→ **CHALLENGE**: Pick every line from the data that holds the word "materials".

→ **DATA BLOCK**:
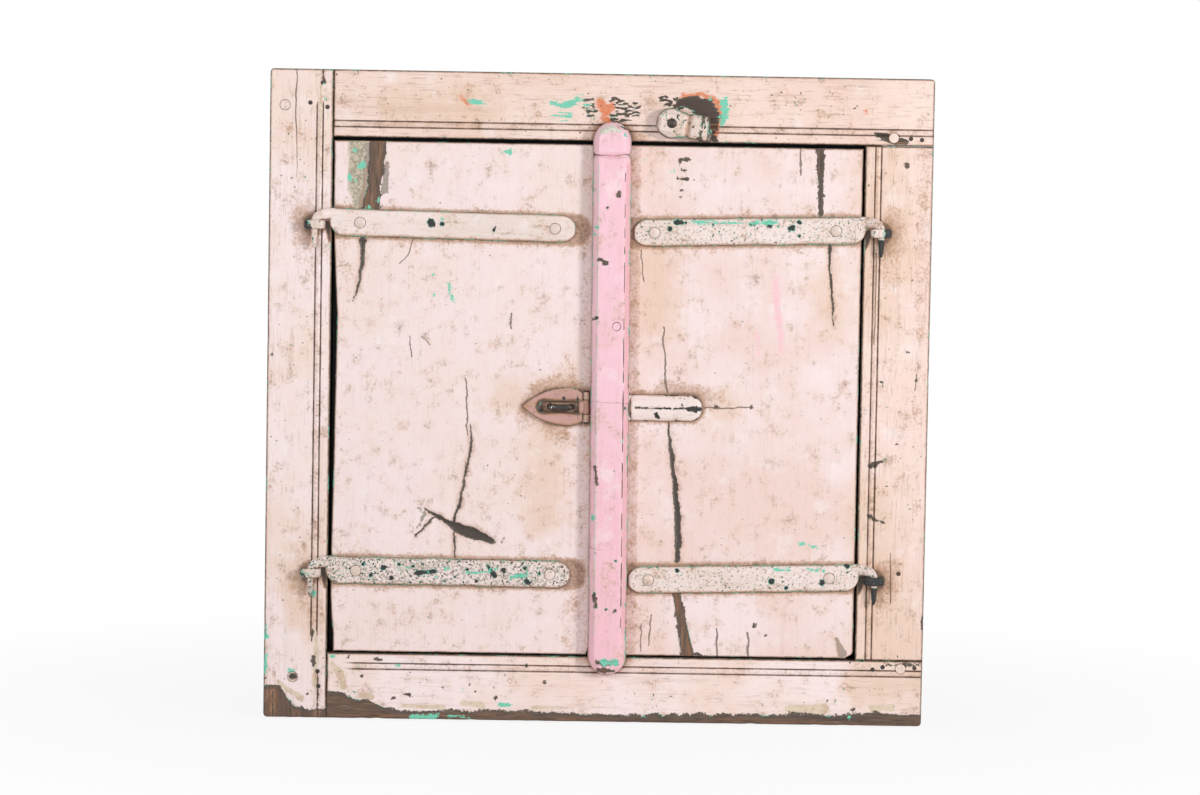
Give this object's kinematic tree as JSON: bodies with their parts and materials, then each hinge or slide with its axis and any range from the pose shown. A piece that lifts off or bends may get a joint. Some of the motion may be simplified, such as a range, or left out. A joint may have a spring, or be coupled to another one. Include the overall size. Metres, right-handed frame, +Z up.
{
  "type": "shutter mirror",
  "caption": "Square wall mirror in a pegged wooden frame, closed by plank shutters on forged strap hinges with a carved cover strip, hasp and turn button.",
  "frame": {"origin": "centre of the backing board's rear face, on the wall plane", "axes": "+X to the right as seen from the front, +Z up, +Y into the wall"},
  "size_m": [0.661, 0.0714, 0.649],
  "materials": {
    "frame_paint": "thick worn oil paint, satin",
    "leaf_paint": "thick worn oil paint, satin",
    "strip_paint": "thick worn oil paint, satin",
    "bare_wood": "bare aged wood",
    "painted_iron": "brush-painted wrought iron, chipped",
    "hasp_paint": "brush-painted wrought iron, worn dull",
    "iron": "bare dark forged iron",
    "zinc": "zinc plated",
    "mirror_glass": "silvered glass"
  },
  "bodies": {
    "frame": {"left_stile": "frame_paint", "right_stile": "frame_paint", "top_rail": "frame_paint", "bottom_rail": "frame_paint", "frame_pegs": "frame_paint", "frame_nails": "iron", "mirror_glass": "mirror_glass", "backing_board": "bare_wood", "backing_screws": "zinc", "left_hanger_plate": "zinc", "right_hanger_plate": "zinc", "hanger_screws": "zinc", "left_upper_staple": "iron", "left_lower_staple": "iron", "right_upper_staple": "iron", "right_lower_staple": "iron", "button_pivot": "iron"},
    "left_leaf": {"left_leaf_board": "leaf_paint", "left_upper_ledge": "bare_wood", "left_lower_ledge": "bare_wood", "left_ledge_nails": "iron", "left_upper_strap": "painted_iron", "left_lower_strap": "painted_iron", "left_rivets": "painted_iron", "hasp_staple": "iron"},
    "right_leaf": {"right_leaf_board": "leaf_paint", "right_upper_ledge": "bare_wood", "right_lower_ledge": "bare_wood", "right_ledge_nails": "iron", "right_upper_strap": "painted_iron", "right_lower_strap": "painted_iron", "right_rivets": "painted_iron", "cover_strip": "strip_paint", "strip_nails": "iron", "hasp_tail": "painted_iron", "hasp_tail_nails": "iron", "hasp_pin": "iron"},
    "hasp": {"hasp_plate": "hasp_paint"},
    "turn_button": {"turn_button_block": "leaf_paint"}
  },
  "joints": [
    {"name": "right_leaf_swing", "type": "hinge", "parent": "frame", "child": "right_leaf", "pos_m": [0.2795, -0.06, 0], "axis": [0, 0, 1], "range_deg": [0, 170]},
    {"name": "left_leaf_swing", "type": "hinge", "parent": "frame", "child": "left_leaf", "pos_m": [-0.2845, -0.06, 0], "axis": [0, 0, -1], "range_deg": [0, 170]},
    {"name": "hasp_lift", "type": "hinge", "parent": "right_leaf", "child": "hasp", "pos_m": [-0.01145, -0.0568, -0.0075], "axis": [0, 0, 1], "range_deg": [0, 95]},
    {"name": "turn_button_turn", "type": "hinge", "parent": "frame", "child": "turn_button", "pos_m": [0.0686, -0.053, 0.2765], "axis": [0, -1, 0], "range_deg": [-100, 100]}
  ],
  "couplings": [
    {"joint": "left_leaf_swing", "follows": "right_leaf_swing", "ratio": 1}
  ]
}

→ **RESPONSE TO THIS TASK**:
Give this object's kinematic tree as JSON: bodies with their parts and materials, then each hinge or slide with its axis and any range from the pose shown. A piece that lifts off or bends may get a joint. Some of the motion may be simplified, such as a range, or left out. A joint may have a spring, or be coupled to another one. Include the overall size. Metres, right-handed frame, +Z up.
  "materials": {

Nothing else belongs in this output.